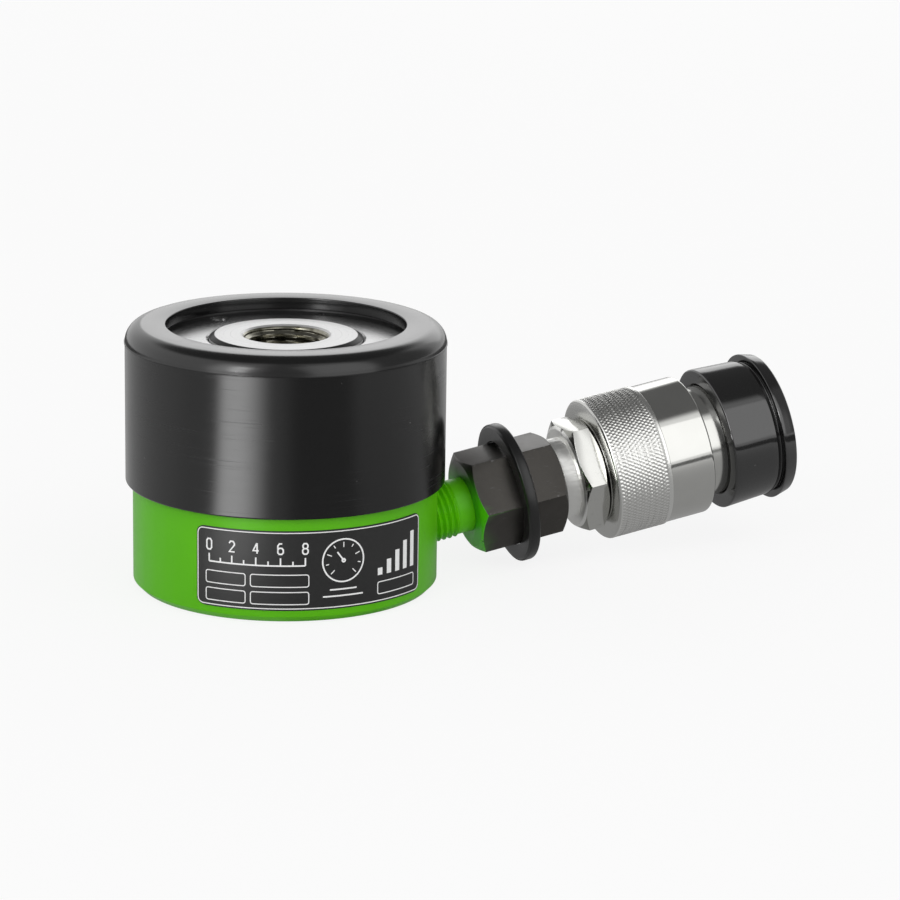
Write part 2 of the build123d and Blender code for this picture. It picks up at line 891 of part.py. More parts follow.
pieces = {
    "cylinder_body": cylinder_body,
    "centre_tube": centre_tube,
    "centre_tube_seal": centre_tube_seal,
    "plunger": plunger,
    "piston_cup_seal": piston_cup_seal,
    "piston_backup_ring": piston_backup_ring,
    "piston_wear_ring": piston_wear_ring,
    "plunger_bore_seal": plunger_bore_seal,
    "plunger_bore_backup": plunger_bore_backup,
    "return_spring": return_spring,
    "gland_ring": gland_ring,
    "gland_bushing": gland_bushing,
    "wiper_ring": wiper_ring,
    "gland_lock_screws": gland_lock_screws,
    "collar_protector": collar_protector,
    "label_plate": label_plate,
    "port_nipple": port_nipple,
    "hex_adapter": hex_adapter,
    "rubber_ring": rubber_ring,
    "coupler_tail": coupler_tail,
    "spigot_seal": spigot_seal,
    "coupler_barrel": coupler_barrel,
    "nose_o_ring": nose_o_ring,
    "coupling_nut": coupling_nut,
    "nut_retaining_ring": nut_retaining_ring,
    "poppet_guide": poppet_guide,
    "poppet": poppet,
    "poppet_seal": poppet_seal,
    "poppet_spring": poppet_spring,
    "dust_cap": dust_cap,
}

os.makedirs("parts", exist_ok=True)
for name, piece in pieces.items():
    piece.part.label = name
    export_step(piece.part, f"parts/{name}.step")
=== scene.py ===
# The dressed hollow plunger cylinder: finishes, threads, knurl, label print, studio and camera.
# Metres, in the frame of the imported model. +Z is up the plunger, and the port leans over +X.
import bmesh
import bpy
import json
import math

from mathutils import Matrix, Vector


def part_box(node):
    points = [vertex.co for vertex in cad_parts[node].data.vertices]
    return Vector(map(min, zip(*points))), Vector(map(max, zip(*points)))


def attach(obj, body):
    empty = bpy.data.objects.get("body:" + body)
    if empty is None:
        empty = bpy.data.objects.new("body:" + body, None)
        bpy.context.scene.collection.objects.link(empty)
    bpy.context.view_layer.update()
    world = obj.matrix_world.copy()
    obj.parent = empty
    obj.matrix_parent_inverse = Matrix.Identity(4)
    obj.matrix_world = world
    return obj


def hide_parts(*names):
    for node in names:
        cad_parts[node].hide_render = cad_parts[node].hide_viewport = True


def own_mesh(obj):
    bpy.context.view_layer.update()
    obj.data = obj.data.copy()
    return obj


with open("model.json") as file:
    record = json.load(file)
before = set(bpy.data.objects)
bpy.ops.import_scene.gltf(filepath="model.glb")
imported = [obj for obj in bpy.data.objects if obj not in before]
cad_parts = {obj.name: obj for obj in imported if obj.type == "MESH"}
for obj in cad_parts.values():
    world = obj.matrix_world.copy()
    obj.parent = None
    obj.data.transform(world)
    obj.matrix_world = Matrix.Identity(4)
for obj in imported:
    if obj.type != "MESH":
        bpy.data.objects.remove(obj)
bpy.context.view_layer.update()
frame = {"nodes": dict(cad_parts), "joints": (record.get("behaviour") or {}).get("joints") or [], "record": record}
nodes = frame["nodes"]
mm = 0.001

joints = {joint["name"]: joint for joint in frame["joints"]}
mounts = {mount["name"]: mount for mount in frame["record"]["mounts"]}

# The port axis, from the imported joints
port_direction = Vector(joints["nut_slide"]["axis"]).normalized()
port_point = Vector(joints["nut_spin"]["pos_m"])
port_origin = port_point - port_direction * (port_point.x / port_direction.x)
port_side = Vector((0, 1, 0))
port_up = port_direction.cross(port_side)
port_turn = Matrix((port_side, port_up, port_direction)).transposed()
port_place = Matrix.Translation(port_origin) @ port_turn.to_4x4()
upright_place = Matrix.Identity(4)
up = Vector((0, 0, 1))
centre = Vector((0, 0, 0))

# Edges that bend more than this stay sharp, on flat pieces and on turned ones
sharp_angle = math.radians(25)
smooth_angle = math.radians(40)

# Threads
nipple_pitch = 25.4 / 18 * mm
nipple_thread_depth = 0.72 * mm
nipple_thread_reach = 6.6 * mm
saddle_pitch = 25.4 / 16 * mm
saddle_thread_depth = 0.9 * mm
saddle_thread_fade = 1.0 * mm
saddle_chamfer = 0.7 * mm
nut_pitch = 1.5 * mm
nut_thread_depth = 0.5 * mm
collar_pitch = 25.4 / 16 * mm
collar_thread_depth = 0.95 * mm
collar_lining = 1.4 * mm
collar_chamfer = 1.0 * mm
paint_gap = 2.4 * mm

# Knurl on the coupling nut
knurl_starts = 112
knurl_slant = 34
knurl_depth = 0.20 * mm
knurl_flat = 0.40
knurl_fade = 0.35 * mm
knurl_front_land = 0.75 * mm
knurl_row_step = 0.24 * mm
knurl_columns = knurl_starts * 5


class Value:
    """A number, colour or vector in a node tree, with Python's operators for Math nodes."""

    def __init__(self, finish, socket):
        self.finish = finish
        self.socket = socket

    def math(self, operation, first, second):
        return self.finish.node("ShaderNodeMath", {"operation": operation}, {0: first, 1: second})

    def __add__(self, other):
        return self.math("ADD", self, other)

    def __radd__(self, other):
        return self.math("ADD", other, self)

    def __sub__(self, other):
        return self.math("SUBTRACT", self, other)

    def __rsub__(self, other):
        return self.math("SUBTRACT", other, self)

    def __mul__(self, other):
        return self.math("MULTIPLY", self, other)

    def over(self, low, high):
        """0 below low, 1 above high, and smooth between them."""
        return self.finish.node(
            "ShaderNodeMapRange",
            {"interpolation_type": "SMOOTHSTEP"},
            {"Value": self, "From Min": low, "From Max": high},
        )

    def under(self, low, high):
        """1 below low, 0 above high, and smooth between them."""
        return 1 - self.over(low, high)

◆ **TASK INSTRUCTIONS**
Reproduce all of the data exactly as given.

◆ **CORRECT RESULT**
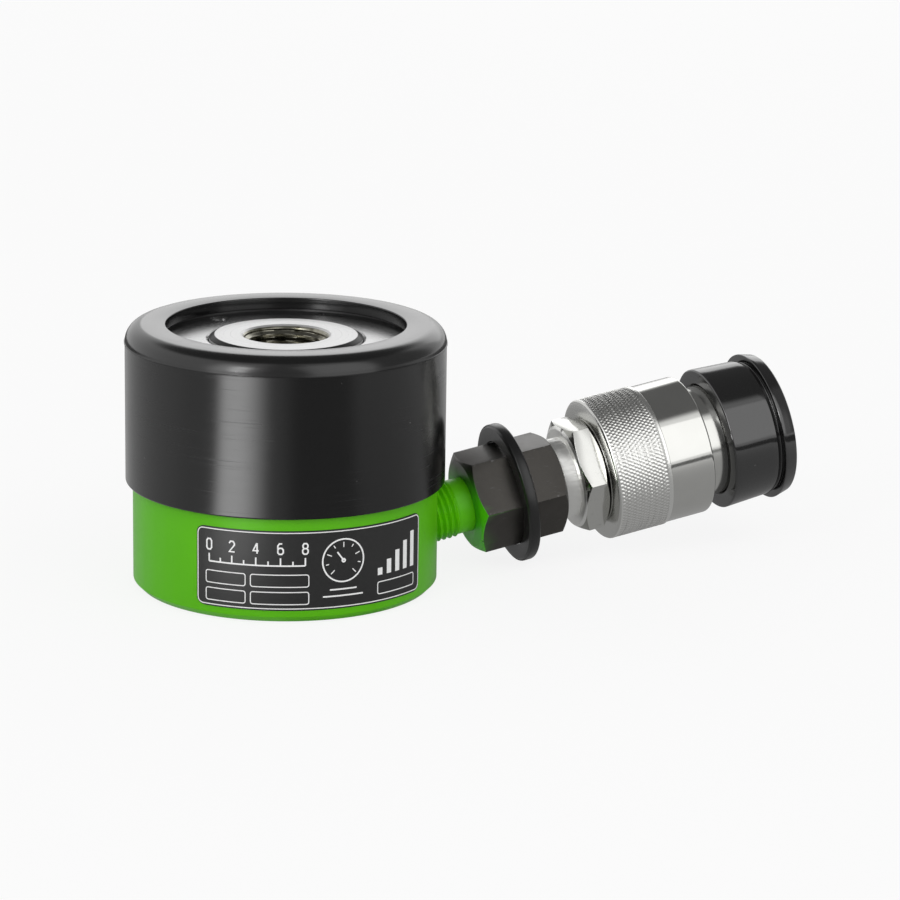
Write part 2 of the build123d and Blender code for this picture. It picks up at line 891 of part.py. More parts follow.
pieces = {
    "cylinder_body": cylinder_body,
    "centre_tube": centre_tube,
    "centre_tube_seal": centre_tube_seal,
    "plunger": plunger,
    "piston_cup_seal": piston_cup_seal,
    "piston_backup_ring": piston_backup_ring,
    "piston_wear_ring": piston_wear_ring,
    "plunger_bore_seal": plunger_bore_seal,
    "plunger_bore_backup": plunger_bore_backup,
    "return_spring": return_spring,
    "gland_ring": gland_ring,
    "gland_bushing": gland_bushing,
    "wiper_ring": wiper_ring,
    "gland_lock_screws": gland_lock_screws,
    "collar_protector": collar_protector,
    "label_plate": label_plate,
    "port_nipple": port_nipple,
    "hex_adapter": hex_adapter,
    "rubber_ring": rubber_ring,
    "coupler_tail": coupler_tail,
    "spigot_seal": spigot_seal,
    "coupler_barrel": coupler_barrel,
    "nose_o_ring": nose_o_ring,
    "coupling_nut": coupling_nut,
    "nut_retaining_ring": nut_retaining_ring,
    "poppet_guide": poppet_guide,
    "poppet": poppet,
    "poppet_seal": poppet_seal,
    "poppet_spring": poppet_spring,
    "dust_cap": dust_cap,
}

os.makedirs("parts", exist_ok=True)
for name, piece in pieces.items():
    piece.part.label = name
    export_step(piece.part, f"parts/{name}.step")
=== scene.py ===
# The dressed hollow plunger cylinder: finishes, threads, knurl, label print, studio and camera.
# Metres, in the frame of the imported model. +Z is up the plunger, and the port leans over +X.
import bmesh
import bpy
import json
import math

from mathutils import Matrix, Vector


def part_box(node):
    points = [vertex.co for vertex in cad_parts[node].data.vertices]
    return Vector(map(min, zip(*points))), Vector(map(max, zip(*points)))


def attach(obj, body):
    empty = bpy.data.objects.get("body:" + body)
    if empty is None:
        empty = bpy.data.objects.new("body:" + body, None)
        bpy.context.scene.collection.objects.link(empty)
    bpy.context.view_layer.update()
    world = obj.matrix_world.copy()
    obj.parent = empty
    obj.matrix_parent_inverse = Matrix.Identity(4)
    obj.matrix_world = world
    return obj


def hide_parts(*names):
    for node in names:
        cad_parts[node].hide_render = cad_parts[node].hide_viewport = True


def own_mesh(obj):
    bpy.context.view_layer.update()
    obj.data = obj.data.copy()
    return obj


with open("model.json") as file:
    record = json.load(file)
before = set(bpy.data.objects)
bpy.ops.import_scene.gltf(filepath="model.glb")
imported = [obj for obj in bpy.data.objects if obj not in before]
cad_parts = {obj.name: obj for obj in imported if obj.type == "MESH"}
for obj in cad_parts.values():
    world = obj.matrix_world.copy()
    obj.parent = None
    obj.data.transform(world)
    obj.matrix_world = Matrix.Identity(4)
for obj in imported:
    if obj.type != "MESH":
        bpy.data.objects.remove(obj)
bpy.context.view_layer.update()
frame = {"nodes": dict(cad_parts), "joints": (record.get("behaviour") or {}).get("joints") or [], "record": record}
nodes = frame["nodes"]
mm = 0.001

joints = {joint["name"]: joint for joint in frame["joints"]}
mounts = {mount["name"]: mount for mount in frame["record"]["mounts"]}

# The port axis, from the imported joints
port_direction = Vector(joints["nut_slide"]["axis"]).normalized()
port_point = Vector(joints["nut_spin"]["pos_m"])
port_origin = port_point - port_direction * (port_point.x / port_direction.x)
port_side = Vector((0, 1, 0))
port_up = port_direction.cross(port_side)
port_turn = Matrix((port_side, port_up, port_direction)).transposed()
port_place = Matrix.Translation(port_origin) @ port_turn.to_4x4()
upright_place = Matrix.Identity(4)
up = Vector((0, 0, 1))
centre = Vector((0, 0, 0))

# Edges that bend more than this stay sharp, on flat pieces and on turned ones
sharp_angle = math.radians(25)
smooth_angle = math.radians(40)

# Threads
nipple_pitch = 25.4 / 18 * mm
nipple_thread_depth = 0.72 * mm
nipple_thread_reach = 6.6 * mm
saddle_pitch = 25.4 / 16 * mm
saddle_thread_depth = 0.9 * mm
saddle_thread_fade = 1.0 * mm
saddle_chamfer = 0.7 * mm
nut_pitch = 1.5 * mm
nut_thread_depth = 0.5 * mm
collar_pitch = 25.4 / 16 * mm
collar_thread_depth = 0.95 * mm
collar_lining = 1.4 * mm
collar_chamfer = 1.0 * mm
paint_gap = 2.4 * mm

# Knurl on the coupling nut
knurl_starts = 112
knurl_slant = 34
knurl_depth = 0.20 * mm
knurl_flat = 0.40
knurl_fade = 0.35 * mm
knurl_front_land = 0.75 * mm
knurl_row_step = 0.24 * mm
knurl_columns = knurl_starts * 5


class Value:
    """A number, colour or vector in a node tree, with Python's operators for Math nodes."""

    def __init__(self, finish, socket):
        self.finish = finish
        self.socket = socket

    def math(self, operation, first, second):
        return self.finish.node("ShaderNodeMath", {"operation": operation}, {0: first, 1: second})

    def __add__(self, other):
        return self.math("ADD", self, other)

    def __radd__(self, other):
        return self.math("ADD", other, self)

    def __sub__(self, other):
        return self.math("SUBTRACT", self, other)

    def __rsub__(self, other):
        return self.math("SUBTRACT", other, self)

    def __mul__(self, other):
        return self.math("MULTIPLY", self, other)

    def over(self, low, high):
        """0 below low, 1 above high, and smooth between them."""
        return self.finish.node(
            "ShaderNodeMapRange",
            {"interpolation_type": "SMOOTHSTEP"},
            {"Value": self, "From Min": low, "From Max": high},
        )

    def under(self, low, high):
        """1 below low, 0 above high, and smooth between them."""
        return 1 - self.over(low, high)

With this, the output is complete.